In a recent MonitoringForge advisory board e-mail thread Tara Spalding initiated
a discussion on ways to spark content contributions to MonitoringForge, specifically Wiki documentation. She was at LISA ‘09 and discussed with David Nalley of Fedora project what would be most valuable initial contributions. To cut the long story short the opinion coalesced over the idea to organize the Wiki in form of monitoring design recipes for individual services e.g. email monitoring design, web monitoring design etc. These design documents would cover both types of monitoring ie.
- Service availability/validation ie. e-mail service up and down, etc.
- Performance monitoring/trending
Within those individual areas we would start with simple/easy approaches and work our way up ie. most people will want to know how to monitor whether their e-mail server is up (usually easy to do) however may not need or want to monitor SMTP authentication. David Nalley did a great job of outlining a sample mail monitoring design recipe as follows:
*Mail
**SMTP
***Availability Monitoring
****Port 25 open
****Port 25 providing expected response
****MTA accepting mail
***Performance Monitoring
****Messages Received/time unit
****Messages Sent/time unit
****4xx errors /time unit
****5xx errors/time unit
****Length of time from successful send till message received by MDA
**IMAP
***Availability Monitoring
****blah blah
***Performance Monitoring
**** blah blah
Where things get tricky is that there are a number of monitoring tools so the question is how do we deal with describing individual implementations. Do we first describe concept in abstract then address individual monitoring tools implementations or is there are better way ?
We would like to get consensus whether the approach outlined is a good approach and are seeking input on how to make this process more effective and more useful.
|
|
|
|
|
|

December 8th, 2009 at 10:12 pm
Under SMTP you have “Length of time from successful send till message received by MDA” - what about expanding that a bit?

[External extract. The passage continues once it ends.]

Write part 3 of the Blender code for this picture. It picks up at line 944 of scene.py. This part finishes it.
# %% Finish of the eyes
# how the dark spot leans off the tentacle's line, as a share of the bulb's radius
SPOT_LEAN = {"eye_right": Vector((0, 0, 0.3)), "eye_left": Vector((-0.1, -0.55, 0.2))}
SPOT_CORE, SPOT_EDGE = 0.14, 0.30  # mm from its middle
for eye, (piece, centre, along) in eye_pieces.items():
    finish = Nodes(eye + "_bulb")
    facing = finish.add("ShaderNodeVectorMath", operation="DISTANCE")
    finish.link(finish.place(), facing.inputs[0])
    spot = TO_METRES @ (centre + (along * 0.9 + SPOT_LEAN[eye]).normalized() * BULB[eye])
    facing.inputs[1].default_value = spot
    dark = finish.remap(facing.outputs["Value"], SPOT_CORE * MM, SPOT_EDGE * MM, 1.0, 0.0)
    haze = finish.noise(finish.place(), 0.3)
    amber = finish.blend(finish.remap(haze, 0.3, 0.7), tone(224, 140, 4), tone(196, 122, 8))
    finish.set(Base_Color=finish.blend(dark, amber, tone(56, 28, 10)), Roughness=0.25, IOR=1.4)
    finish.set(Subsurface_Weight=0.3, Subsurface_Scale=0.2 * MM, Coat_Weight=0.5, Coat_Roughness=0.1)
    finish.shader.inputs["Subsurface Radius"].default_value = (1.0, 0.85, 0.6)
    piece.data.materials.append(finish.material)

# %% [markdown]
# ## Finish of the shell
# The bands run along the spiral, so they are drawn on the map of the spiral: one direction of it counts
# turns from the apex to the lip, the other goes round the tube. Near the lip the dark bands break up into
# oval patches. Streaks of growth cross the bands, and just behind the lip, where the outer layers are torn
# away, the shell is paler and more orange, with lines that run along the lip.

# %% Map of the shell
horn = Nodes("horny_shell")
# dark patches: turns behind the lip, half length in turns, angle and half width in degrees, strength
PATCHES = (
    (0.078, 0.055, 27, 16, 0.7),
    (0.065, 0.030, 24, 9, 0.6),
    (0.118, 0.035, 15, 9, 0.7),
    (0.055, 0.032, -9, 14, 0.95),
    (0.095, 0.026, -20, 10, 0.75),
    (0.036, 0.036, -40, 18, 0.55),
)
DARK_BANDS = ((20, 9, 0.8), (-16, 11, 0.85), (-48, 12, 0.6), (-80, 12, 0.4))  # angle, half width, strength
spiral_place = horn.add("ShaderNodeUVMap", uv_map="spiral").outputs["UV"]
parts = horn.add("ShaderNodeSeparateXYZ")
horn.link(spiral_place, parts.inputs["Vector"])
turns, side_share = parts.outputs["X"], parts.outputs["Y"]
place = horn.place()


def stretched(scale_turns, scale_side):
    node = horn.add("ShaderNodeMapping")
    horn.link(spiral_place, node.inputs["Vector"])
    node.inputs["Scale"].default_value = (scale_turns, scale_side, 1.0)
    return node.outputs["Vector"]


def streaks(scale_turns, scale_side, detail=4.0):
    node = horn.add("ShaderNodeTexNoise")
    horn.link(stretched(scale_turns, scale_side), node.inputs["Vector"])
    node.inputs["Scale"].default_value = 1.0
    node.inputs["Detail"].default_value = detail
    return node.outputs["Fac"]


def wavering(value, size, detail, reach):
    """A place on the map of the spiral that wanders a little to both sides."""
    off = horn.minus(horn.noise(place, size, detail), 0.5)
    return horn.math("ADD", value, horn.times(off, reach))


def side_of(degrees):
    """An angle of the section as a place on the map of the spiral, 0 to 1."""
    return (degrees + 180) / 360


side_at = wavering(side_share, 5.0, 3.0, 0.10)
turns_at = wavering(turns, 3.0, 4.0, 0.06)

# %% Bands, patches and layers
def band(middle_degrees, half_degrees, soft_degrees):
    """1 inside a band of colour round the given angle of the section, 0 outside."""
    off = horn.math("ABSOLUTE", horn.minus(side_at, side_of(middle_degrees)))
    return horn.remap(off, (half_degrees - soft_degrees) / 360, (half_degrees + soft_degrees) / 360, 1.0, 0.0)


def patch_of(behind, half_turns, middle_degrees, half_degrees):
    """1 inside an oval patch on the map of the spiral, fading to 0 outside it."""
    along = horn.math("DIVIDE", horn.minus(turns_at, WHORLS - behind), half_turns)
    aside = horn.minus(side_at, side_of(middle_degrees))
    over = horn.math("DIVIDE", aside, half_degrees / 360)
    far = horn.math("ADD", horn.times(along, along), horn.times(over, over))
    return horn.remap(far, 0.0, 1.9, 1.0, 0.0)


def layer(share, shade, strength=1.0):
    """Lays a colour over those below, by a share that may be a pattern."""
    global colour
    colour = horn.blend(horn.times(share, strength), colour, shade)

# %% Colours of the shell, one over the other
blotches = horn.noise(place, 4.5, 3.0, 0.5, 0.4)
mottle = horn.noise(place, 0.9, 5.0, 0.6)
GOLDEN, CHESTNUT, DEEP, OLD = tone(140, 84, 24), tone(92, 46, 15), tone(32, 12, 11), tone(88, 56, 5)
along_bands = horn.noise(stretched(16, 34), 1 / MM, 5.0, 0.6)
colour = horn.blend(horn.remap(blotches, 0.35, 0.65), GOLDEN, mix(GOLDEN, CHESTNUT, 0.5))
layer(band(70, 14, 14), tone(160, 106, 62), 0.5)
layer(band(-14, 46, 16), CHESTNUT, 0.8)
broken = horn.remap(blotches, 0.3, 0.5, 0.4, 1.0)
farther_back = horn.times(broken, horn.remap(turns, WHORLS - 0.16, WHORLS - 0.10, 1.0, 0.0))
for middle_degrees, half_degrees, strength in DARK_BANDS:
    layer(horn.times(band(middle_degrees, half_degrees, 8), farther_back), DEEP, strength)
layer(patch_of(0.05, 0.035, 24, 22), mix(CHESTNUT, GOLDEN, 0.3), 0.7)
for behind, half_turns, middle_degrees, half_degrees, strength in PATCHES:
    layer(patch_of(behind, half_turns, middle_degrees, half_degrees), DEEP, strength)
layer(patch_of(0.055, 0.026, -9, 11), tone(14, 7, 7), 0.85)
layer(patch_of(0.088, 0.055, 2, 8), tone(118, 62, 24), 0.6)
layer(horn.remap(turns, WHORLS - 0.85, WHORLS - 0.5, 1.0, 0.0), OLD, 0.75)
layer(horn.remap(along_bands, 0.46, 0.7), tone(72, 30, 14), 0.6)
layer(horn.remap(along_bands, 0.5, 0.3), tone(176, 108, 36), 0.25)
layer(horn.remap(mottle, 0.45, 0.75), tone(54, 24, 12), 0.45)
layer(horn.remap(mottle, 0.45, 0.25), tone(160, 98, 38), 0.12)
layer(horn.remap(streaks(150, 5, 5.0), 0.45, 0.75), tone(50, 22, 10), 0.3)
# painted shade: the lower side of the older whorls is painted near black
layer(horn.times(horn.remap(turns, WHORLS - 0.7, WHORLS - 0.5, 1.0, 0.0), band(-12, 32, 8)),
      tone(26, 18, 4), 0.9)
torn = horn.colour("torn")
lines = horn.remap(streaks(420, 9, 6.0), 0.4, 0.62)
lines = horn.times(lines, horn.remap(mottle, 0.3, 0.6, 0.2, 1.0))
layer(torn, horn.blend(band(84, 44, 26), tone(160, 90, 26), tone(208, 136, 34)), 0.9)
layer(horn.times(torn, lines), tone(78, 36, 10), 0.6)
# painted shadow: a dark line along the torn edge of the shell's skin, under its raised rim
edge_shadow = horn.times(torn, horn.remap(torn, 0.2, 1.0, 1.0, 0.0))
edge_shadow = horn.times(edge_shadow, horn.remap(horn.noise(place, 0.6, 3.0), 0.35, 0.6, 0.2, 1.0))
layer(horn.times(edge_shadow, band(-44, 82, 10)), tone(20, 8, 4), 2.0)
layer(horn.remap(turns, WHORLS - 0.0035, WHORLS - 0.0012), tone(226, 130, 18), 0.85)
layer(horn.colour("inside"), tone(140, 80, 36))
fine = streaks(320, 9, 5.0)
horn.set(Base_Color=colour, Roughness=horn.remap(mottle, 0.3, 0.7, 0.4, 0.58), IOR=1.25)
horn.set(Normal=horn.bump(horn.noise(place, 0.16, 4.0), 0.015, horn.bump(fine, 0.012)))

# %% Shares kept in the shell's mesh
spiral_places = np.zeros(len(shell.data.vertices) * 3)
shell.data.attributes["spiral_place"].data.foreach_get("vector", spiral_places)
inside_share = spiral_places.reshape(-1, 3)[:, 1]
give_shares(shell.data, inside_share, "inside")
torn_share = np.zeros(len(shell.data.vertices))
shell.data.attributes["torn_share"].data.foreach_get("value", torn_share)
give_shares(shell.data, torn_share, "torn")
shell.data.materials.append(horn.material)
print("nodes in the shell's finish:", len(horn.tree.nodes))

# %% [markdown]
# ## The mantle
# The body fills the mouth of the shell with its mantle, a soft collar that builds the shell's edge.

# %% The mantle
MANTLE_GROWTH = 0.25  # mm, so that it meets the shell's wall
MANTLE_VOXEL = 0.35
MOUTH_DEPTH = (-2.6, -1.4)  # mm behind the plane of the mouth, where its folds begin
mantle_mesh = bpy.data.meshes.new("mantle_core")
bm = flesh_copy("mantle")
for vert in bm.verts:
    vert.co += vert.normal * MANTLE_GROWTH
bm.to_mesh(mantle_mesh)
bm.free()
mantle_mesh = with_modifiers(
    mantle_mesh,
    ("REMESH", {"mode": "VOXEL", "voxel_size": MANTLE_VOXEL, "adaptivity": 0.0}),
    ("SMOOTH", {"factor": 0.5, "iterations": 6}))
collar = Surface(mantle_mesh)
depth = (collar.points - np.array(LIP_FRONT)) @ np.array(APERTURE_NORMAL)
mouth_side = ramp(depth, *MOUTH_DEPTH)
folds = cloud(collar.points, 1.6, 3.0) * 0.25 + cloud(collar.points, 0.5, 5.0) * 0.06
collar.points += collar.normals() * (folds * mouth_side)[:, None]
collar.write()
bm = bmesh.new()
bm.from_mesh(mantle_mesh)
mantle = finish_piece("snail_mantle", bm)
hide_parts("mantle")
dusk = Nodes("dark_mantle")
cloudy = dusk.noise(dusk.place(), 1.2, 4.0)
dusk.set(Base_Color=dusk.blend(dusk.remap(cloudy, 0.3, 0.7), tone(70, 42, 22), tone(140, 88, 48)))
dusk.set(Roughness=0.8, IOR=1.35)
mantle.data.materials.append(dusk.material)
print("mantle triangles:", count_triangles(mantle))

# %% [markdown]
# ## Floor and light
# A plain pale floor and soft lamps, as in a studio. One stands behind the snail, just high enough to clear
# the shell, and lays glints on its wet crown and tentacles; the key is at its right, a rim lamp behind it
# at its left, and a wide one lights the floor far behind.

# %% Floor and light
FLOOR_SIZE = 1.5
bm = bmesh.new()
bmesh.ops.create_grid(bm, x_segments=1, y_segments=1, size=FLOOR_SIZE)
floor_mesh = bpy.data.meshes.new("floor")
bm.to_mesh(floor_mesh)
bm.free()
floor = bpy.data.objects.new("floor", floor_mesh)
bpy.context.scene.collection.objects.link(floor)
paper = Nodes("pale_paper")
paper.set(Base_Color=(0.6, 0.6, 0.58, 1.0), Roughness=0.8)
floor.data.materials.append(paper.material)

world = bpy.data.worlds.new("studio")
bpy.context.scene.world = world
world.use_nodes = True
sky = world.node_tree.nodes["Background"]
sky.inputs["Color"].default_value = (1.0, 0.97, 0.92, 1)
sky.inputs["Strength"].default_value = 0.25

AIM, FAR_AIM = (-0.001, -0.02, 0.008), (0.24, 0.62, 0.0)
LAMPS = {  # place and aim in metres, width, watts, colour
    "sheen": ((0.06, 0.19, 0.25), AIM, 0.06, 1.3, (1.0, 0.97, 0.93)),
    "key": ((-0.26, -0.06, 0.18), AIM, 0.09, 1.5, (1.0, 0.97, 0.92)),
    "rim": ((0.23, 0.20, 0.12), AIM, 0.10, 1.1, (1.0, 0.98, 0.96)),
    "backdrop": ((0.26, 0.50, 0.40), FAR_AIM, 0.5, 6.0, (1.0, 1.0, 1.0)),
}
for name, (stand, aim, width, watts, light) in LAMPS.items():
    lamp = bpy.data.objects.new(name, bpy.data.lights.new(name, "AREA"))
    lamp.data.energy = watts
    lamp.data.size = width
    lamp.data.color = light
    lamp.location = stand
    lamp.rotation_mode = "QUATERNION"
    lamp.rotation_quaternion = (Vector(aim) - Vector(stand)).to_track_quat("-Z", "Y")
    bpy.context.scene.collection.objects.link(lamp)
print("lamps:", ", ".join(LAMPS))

How about domains with deferred delivery? Bounce rates? I’m more interested in a status table of who is accepting our email and from which of my outbound mailers. For businesses that send a lot of email (and no, I’m not talking about spammers
this can be a big issue. How difficult would this be to implement?
We haven’t even touched on the subject of content-based filtering. And ultimately, if we monitor everything under the sun, we reach the law of diminishing returns, where adding more metrics to be monitored not only slows down the monitoring tool, but also the MTA itself. I would assume that everyone has a different threshold for what is “good enough” when it comes to what metrics you’re monitoring for email, and I’d like to get into a discussion of that.
December 10th, 2009 at 3:07 am
There are numerous things that can be monitored
depending on your needs. You may be monitoring tons of things which don’t provide you with any actionable data on day-to-day basis however may be crucial in root-cause analysis. I guess you can say they are vital stats and not so vital stats.
As far as law of diminishing returns you should be careful what kind of tests you employ. If the tests are stressing the service excessively they should be either thrown out or the collection period should be changed ie. poll every 5 minutes instead of every minute. Also your threshold of metrics may change over time as you learn more and more about the service you are monitoring.